■ EXERCISE INSTRUCTIONS ■
Print exactly those lines that run from the beginning of the data to the line bearing "journal. A dowel", inclusive.

■ DATASET EXCERPT ■
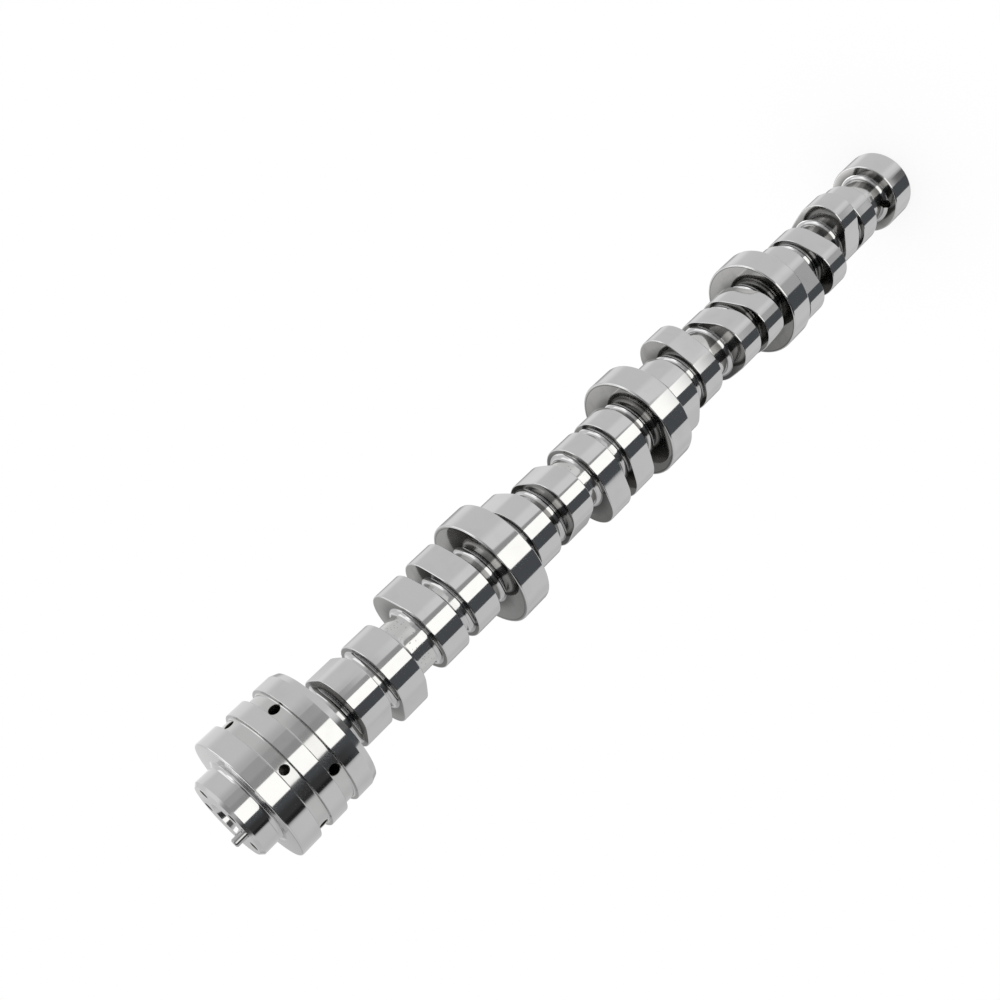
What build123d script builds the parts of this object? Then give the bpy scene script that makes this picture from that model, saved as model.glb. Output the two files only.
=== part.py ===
"""Camshaft of a V8 engine with one camshaft in the block and a cam phaser on its nose.

One forged steel shaft carries the phaser nose, a grooved front journal that passes
oil to the phaser, sixteen lobes in four bays, three middle journals and a small rear
journal. A dowel pin pressed into the nose sets the phaser's angle.

The shaft stands on its rear face: the origin is at the centre of that face and +Z runs
up to the nose. Stations are measured from the nose face back, as on a grinding drawing.
Millimetres throughout.
"""
from build123d import *
import os
from math import atan2, cos, radians, sin, sqrt, tan

# ---- journals and stations -------------------------------------------------
bore_pitch = 113.3              # cylinder bore spacing, and so bay length
second_journal_station = 158.4  # nose face to the middle of the second journal
rear_span = 125.8               # middle of the fourth journal to middle of the rear one
middle_journal_radii = (28.9, 28.7, 28.5)
middle_journal_width = 15.8
rear_journal_radius = 21.8
rear_journal_width = 17.8
journal_chamfer = 0.8
rear_end_chamfer = 1.0

# ---- phaser nose and front journal -----------------------------------------
nose_radius = 20.0
nose_length = 10.7
nose_chamfer = 1.4
nose_fillet = 2.2
front_journal_radius = 31.0
front_land_width = 10.3
middle_land_width = 8.2
rear_land_width = 8.1
front_journal_lead_in = 3.1     # length of the shallow cone behind the rear land
front_journal_lead_drop = 1.2   # how far that cone falls
oil_groove_width = 6.2
oil_groove_depth = 2.2

# ---- lobes -----------------------------------------------------------------
firing_order = (1, 8, 4, 3, 6, 5, 7, 2)
lobe_width = 14.5
lobe_chamfer = 0.5
base_circle_radius = 18.8
lobe_lift = 8.0
lobe_nose_radius = 15.4
lobe_flank_radius = 200.0
lobe_pitch = 21.0               # between the two lobes of a pair
pair_offset = 32.3              # middle of a journal to the middle of the next pair
lobe_separation = 112.0         # exhaust peak to intake peak of one cylinder, degrees
tappet_bank_angle = 150.0       # between the two banks of tappets, degrees
first_intake_angle = 27.0       # intake peak of cylinder one, about +Z from +X, degrees

# ---- necks between them ----------------------------------------------------
neck_radius = 14.0
neck_fillet = 2.4

# ---- oil ways, threaded bore, pin and centres ------------------------------
oil_way_count = 5
supply_hole_radius = 2.0        # front groove to the nose face
supply_first_angle = 53.0
supply_circle_radius = 15.0
return_hole_radius = 2.4        # rear groove to the central bore
return_first_angle = 24.0
return_clearance = 1.0          # gallery floor past the return holes
bolt_drill_radius = 5.1         # tapping size of an M12 x 1.75 thread
bolt_drill_depth = 30.0
nose_centre_radius = 9.2        # mouth of the grinding centre round the bolt bore
gallery_radius = 3.5            # oil gallery below the bolt
drill_point_angle = 118.0
pin_radius = 2.0
pin_circle_radius = 15.0
pin_angle = 238.5
pin_seat_depth = 9.0
pin_stand_out = 5.5
pin_chamfer = 0.5
vent_hole_radius = 2.6
vent_circle_radius = 15.2       # it cuts a little way into the neck
vent_angle = 223.0
rear_centre_radius = 4.0        # mouth of the grinding centre
centre_angle = 60.0             # both grinding centres
rear_centre_pilot_radius = 1.6
rear_centre_pilot_depth = 6.0
overshoot = 1.0                 # how far a cutter starts outside the face it enters

# ---- places worked out from the sizes above --------------------------------
front_journal_front = nose_length
front_groove_front = front_journal_front + front_land_width
middle_land_front = front_groove_front + oil_groove_width
rear_groove_front = middle_land_front + middle_land_width
rear_land_front = rear_groove_front + oil_groove_width
rear_land_back = rear_land_front + rear_land_width
front_journal_back = rear_land_back + front_journal_lead_in
supply_middle = front_groove_front + oil_groove_width / 2
return_middle = rear_groove_front + oil_groove_width / 2

journal_stations = [second_journal_station + bay * bore_pitch for bay in range(3)]
rear_journal_station = journal_stations[-1] + rear_span
shaft_length = rear_journal_station + rear_journal_width / 2

firing_step = 360.0 / len(firing_order)
root_radius = neck_radius + neck_fillet


def height(station):
    """Z of a station measured back from the nose face."""
    return shaft_length - station


def firing_angle(cylinder):
    return firing_order.index(cylinder) * firing_step


def intake_angle(cylinder):
    bank_turn = 0.0 if cylinder % 2 else tappet_bank_angle
    return first_intake_angle + bank_turn + firing_angle(cylinder)


def exhaust_angle(cylinder):
    return intake_angle(cylinder) - lobe_separation


def lobe_table():
    """Front station and peak angle of every lobe, from the nose to the rear.

    A bay serves one cylinder of each bank. Its lobes run exhaust and intake of
    alternate banks: odd exhaust, even intake, odd intake, even exhaust.
    """
    rows = []
    for bay in range(4):
        odd = 2 * bay + 1
        even = odd + 1
        back_journal = second_journal_station + bay * bore_pitch
        front_pair = back_journal - bore_pitch + pair_offset
        rear_pair = back_journal - pair_offset
        middles = (
            front_pair - lobe_pitch / 2,
            front_pair + lobe_pitch / 2,
            rear_pair - lobe_pitch / 2,
            rear_pair + lobe_pitch / 2,
        )
        angles = (exhaust_angle(odd), intake_angle(even), intake_angle(odd), exhaust_angle(even))
        for middle, angle in zip(middles, angles):
            rows.append((middle - lobe_width / 2, angle))
    return rows


def lobe_outline():
    """Closed cam outline with its peak on +X: base arc, two flank arcs and a nose arc."""
    nose_centre = base_circle_radius + lobe_lift - lobe_nose_radius
    to_base = lobe_flank_radius - base_circle_radius
    to_nose = lobe_flank_radius - lobe_nose_radius
    flank_x = (to_base**2 - to_nose**2 + nose_centre**2) / (2 * nose_centre)
    flank_y = sqrt(to_base**2 - flank_x**2)
    base_end = atan2(flank_y, -flank_x)
    nose_end = atan2(flank_y, nose_centre - flank_x)

    def on_flank(angle, side):
        x = flank_x + lobe_flank_radius * cos(angle)
        y = lobe_flank_radius * sin(angle) - flank_y
        return (x, side * y)

    def flank(side):
        middle = (base_end + nose_end) / 2
        return ThreePointArc(on_flank(nose_end, side), on_flank(middle, side), on_flank(base_end, side))

    peak = (base_circle_radius + lobe_lift, 0)
    heel = (-base_circle_radius, 0)
    nose = ThreePointArc(on_flank(nose_end, -1), peak, on_flank(nose_end, 1))
    base = ThreePointArc(on_flank(base_end, 1), heel, on_flank(base_end, -1))
    return make_face([nose, flank(1), base, flank(-1)])


def lobe(front_station, angle):
    blank = extrude(lobe_outline(), lobe_width)
    rims = blank.edges().filter_by(GeomType.LINE, reverse=True)
    blank = chamfer(rims, lobe_chamfer)
    return Pos(0, 0, height(front_station + lobe_width)) * Rot(0, 0, angle) * blank


def disc(front_station, back_station, radius, front_cut, back_cut, back_drop=None):
    """A turned land with a chamfer on each rim. back_drop makes the rear one a shallow cone."""
    if back_drop is None:
        back_drop = back_cut
    outline = [
        (0, height(front_station)),
        (radius - front_cut, height(front_station)),
        (radius, height(front_station + front_cut)),
        (radius, height(back_station - back_cut)),
        (radius - back_drop, height(back_station)),
        (0, height(back_station)),
    ]
    return revolve(Plane.XZ * make_face(Polyline(*outline, close=True)), Axis.Z)


def neck(front_station, back_station):
    """The shaft between two shoulders, with a fillet up to each of them."""
    top = height(front_station)
    bottom = height(back_station)
    bend = neck_fillet * (1 - sqrt(0.5))
    edges = [
        Line((0, top), (root_radius, top)),
        ThreePointArc(
            (root_radius, top), (neck_radius + bend, top - bend), (neck_radius, top - neck_fillet)
        ),
        Line((neck_radius, top - neck_fillet), (neck_radius, bottom + neck_fillet)),
        ThreePointArc(
            (neck_radius, bottom + neck_fillet), (neck_radius + bend, bottom + bend), (root_radius, bottom)
        ),
        Line((root_radius, bottom), (0, bottom)),
        Line((0, bottom), (0, top)),
    ]
    return revolve(Plane.XZ * make_face(edges), Axis.Z)


def phaser_nose():
    """Snout for the cam phaser, with the fillet that runs up to the front journal."""
    face = height(0)
    shoulder = height(nose_length)
    bend = nose_fillet * (1 - sqrt(0.5))
    edges = [
        Line((0, face), (nose_radius - nose_chamfer, face)),
        Line((nose_radius - nose_chamfer, face), (nose_radius, face - nose_chamfer)),
        Line((nose_radius, face - nose_chamfer), (nose_radius, shoulder + nose_fillet)),
        ThreePointArc(
            (nose_radius, shoulder + nose_fillet),
            (nose_radius + bend, shoulder + bend),
            (nose_radius + nose_fillet, shoulder),
        ),
        Line((nose_radius + nose_fillet, shoulder), (0, shoulder)),
        Line((0, shoulder), (0, face)),
    ]
    return revolve(Plane.XZ * make_face(edges), Axis.Z)


def front_journal():
    """Wide first journal: three lands with two oil grooves between them."""
    body = disc(
        front_journal_front,
        front_journal_back,
        front_journal_radius,
        journal_chamfer,
        front_journal_lead_in,
        front_journal_lead_drop,
    )
    floor_radius = front_journal_radius - oil_groove_depth
    for groove_front in (front_groove_front, rear_groove_front):
        groove = Cylinder(front_journal_radius + overshoot, oil_groove_width)
        groove -= Cylinder(floor_radius, oil_groove_width)
        body -= Pos(0, 0, height(groove_front + oil_groove_width / 2)) * groove
    return body


def shoulders():
    """Front and back station of everything that stands above the necks, in order."""
    spans = [(front_journal_front, front_journal_back)]
    spans += [(front, front + lobe_width) for front, _ in lobe_table()]
    half = middle_journal_width / 2
    spans += [(station - half, station + half) for station in journal_stations]
    spans.append((shaft_length - rear_journal_width, shaft_length))
    return sorted(spans)


def cylinder_up(radius, bottom, top):
    return Pos(0, 0, (bottom + top) / 2) * Cylinder(radius, top - bottom)


def spoke(radius, inner, outer, station, angle):
    """Radial drilling from one radius out to another."""
    drill = Rot(0, 90, 0) * Cylinder(radius, outer - inner)
    return Pos(0, 0, height(station)) * Rot(0, 0, angle) * Pos((inner + outer) / 2, 0, 0) * drill


def spot(circle_radius, angle):
    return Pos(circle_radius * cos(radians(angle)), circle_radius * sin(radians(angle)), 0)


def oil_ways():
    """Supply ways from the front groove to the nose face, returns from the rear groove."""
    ways = []
    step = 360.0 / oil_way_count
    outside = front_journal_radius + overshoot
    for index in range(oil_way_count):
        supply = supply_first_angle + index * step
        way = cylinder_up(supply_hole_radius, height(supply_middle), height(0) + overshoot)
        ways.append(spot(supply_circle_radius, supply) * way)
        ways.append(spoke(supply_hole_radius, supply_circle_radius, outside, supply_middle, supply))
        ways.append(spoke(return_hole_radius, 0, outside, return_middle, return_first_angle + index * step))
    return ways


def drill_point(radius):
    """Length of the cone that a twist drill of this radius leaves."""
    return radius / tan(radians(drill_point_angle / 2))


def bolt_bore():
    """Grinding centre, bore for the phaser bolt at its tapping size, and the gallery below."""
    floor = height(bolt_drill_depth)
    step = floor - drill_point(bolt_drill_radius) + drill_point(gallery_radius)
    gallery_floor = height(return_middle + return_hole_radius + return_clearance)
    flare = tan(radians(centre_angle / 2))
    centre_depth = (nose_centre_radius - bolt_drill_radius) / flare
    outline = [
        (0, height(0) + overshoot),
        (nose_centre_radius + overshoot * flare, height(0) + overshoot),
        (bolt_drill_radius, height(centre_depth)),
        (bolt_drill_radius, floor),
        (gallery_radius, step),
        (gallery_radius, gallery_floor),
        (0, gallery_floor - drill_point(gallery_radius)),
    ]
    return revolve(Plane.XZ * make_face(Polyline(*outline, close=True)), Axis.Z)


def rear_centre():
    """Centre that the rear end was ground on: a cone with a pilot drilling at its tip."""
    cone_depth = (rear_centre_radius - rear_centre_pilot_radius) / tan(radians(centre_angle / 2))
    pilot_floor = cone_depth + rear_centre_pilot_depth
    outline = [
        (0, 0),
        (rear_centre_radius, 0),
        (rear_centre_pilot_radius, cone_depth),
        (rear_centre_pilot_radius, pilot_floor),
        (0, pilot_floor + drill_point(rear_centre_pilot_radius)),
    ]
    return revolve(Plane.XZ * make_face(Polyline(*outline, close=True)), Axis.Z)


def pin_seat():
    bottom = height(pin_seat_depth)
    return spot(pin_circle_radius, pin_angle) * cylinder_up(pin_radius, bottom, height(0) + overshoot)


def vent_way():
    top = rear_journal_width + neck_fillet
    return spot(vent_circle_radius, vent_angle) * cylinder_up(vent_hole_radius, -overshoot, top)


def build_camshaft():
    shaft = phaser_nose() + front_journal()
    half = middle_journal_width / 2
    for station, radius in zip(journal_stations, middle_journal_radii):
        shaft += disc(station - half, station + half, radius, journal_chamfer, journal_chamfer)
    shaft += disc(
        shaft_length - rear_journal_width,
        shaft_length,
        rear_journal_radius,
        journal_chamfer,
        rear_end_chamfer,
    )
    spans = shoulders()
    for (_, front), (back, _) in zip(spans, spans[1:]):
        shaft += neck(front, back)
    for front, angle in lobe_table():
        shaft += lobe(front, angle)
    for cut in oil_ways() + [bolt_bore(), rear_centre(), pin_seat(), vent_way()]:
        shaft -= cut
    return shaft


def build_dowel_pin():
    length = pin_seat_depth + pin_stand_out
    pin = cylinder_up(pin_radius, height(pin_seat_depth), height(0) + pin_stand_out)
    pin = chamfer(pin.edges().filter_by(GeomType.CIRCLE), pin_chamfer)
    return spot(pin_circle_radius, pin_angle) * pin


if __name__ == "__main__":
    os.makedirs("parts", exist_ok=True)
    camshaft = build_camshaft()
    dowel_pin = build_dowel_pin()
    export_step(camshaft, "parts/camshaft.step")
    export_step(dowel_pin, "parts/dowel_pin.step")
    print(f"shaft length {shaft_length:.1f}, lobes {len(lobe_table())}")
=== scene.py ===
# %% [markdown]
# # A ground steel camshaft
#
# A camshaft is one forging. Its journals and lobes are ground to a mirror, the faces
# beside them are turned, and the necks between them keep some of the forging's skin.
# This lesson dresses the finished solid: the shape is made again with fine rings, so
# that reflections run clean, and each kind of machining gets a finish of its own.
# The shaft stands on its rear face, with the nose for the cam phaser at the top.

from math import atan2, cos, degrees, pi, radians, sin, sqrt, tan

import bpy
import numpy as np
from mathutils import Matrix, Vector


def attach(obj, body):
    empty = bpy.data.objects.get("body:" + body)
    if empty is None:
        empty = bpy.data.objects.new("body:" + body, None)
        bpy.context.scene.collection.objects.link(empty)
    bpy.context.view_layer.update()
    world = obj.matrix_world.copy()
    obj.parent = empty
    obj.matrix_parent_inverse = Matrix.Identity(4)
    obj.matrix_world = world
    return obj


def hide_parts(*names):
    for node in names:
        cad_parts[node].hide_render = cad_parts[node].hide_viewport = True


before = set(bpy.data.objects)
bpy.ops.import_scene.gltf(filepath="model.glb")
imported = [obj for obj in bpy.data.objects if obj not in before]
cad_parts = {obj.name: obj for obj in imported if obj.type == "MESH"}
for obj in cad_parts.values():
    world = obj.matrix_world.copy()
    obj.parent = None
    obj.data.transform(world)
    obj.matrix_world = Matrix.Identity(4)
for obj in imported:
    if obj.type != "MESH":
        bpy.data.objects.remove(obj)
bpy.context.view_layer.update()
mm = 0.001
print("pieces in the frame:", sorted(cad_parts))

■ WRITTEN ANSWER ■
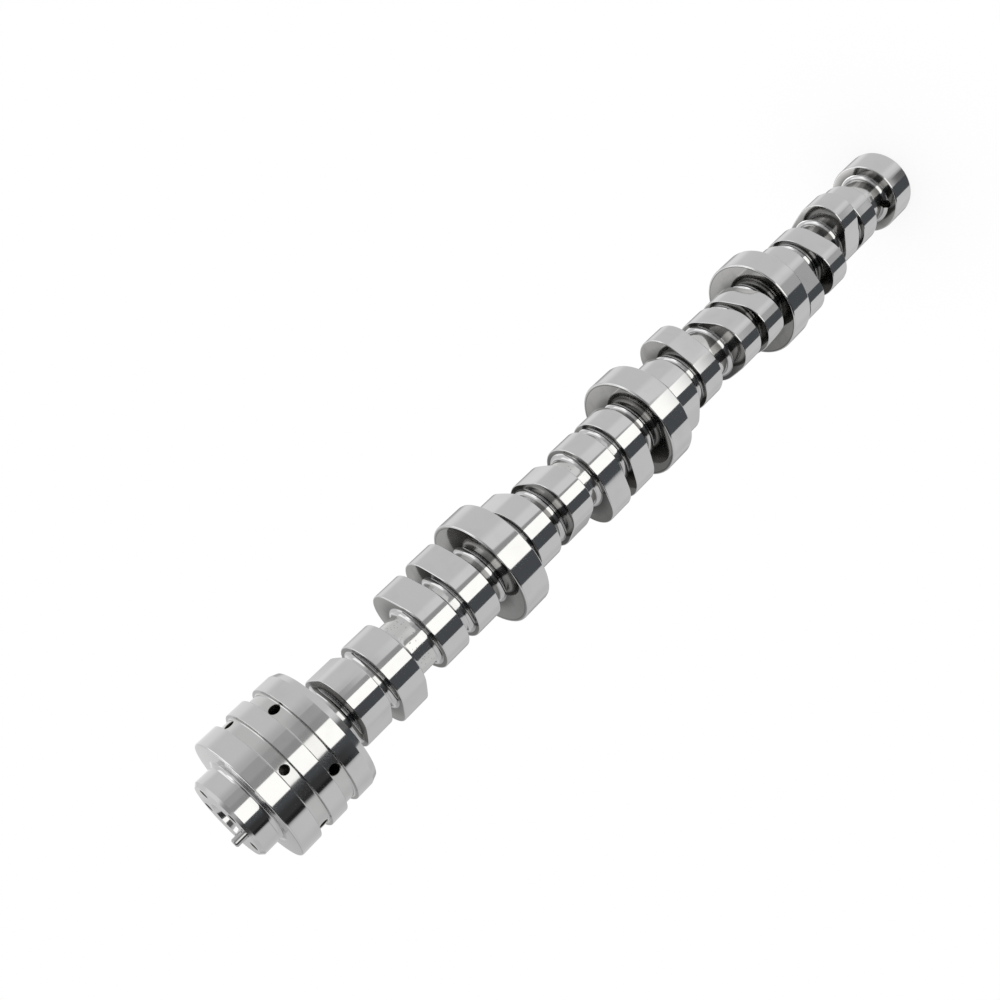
What build123d script builds the parts of this object? Then give the bpy scene script that makes this picture from that model, saved as model.glb. Output the two files only.
=== part.py ===
"""Camshaft of a V8 engine with one camshaft in the block and a cam phaser on its nose.

One forged steel shaft carries the phaser nose, a grooved front journal that passes
oil to the phaser, sixteen lobes in four bays, three middle journals and a small rear
journal. A dowel pin pressed into the nose sets the phaser's angle.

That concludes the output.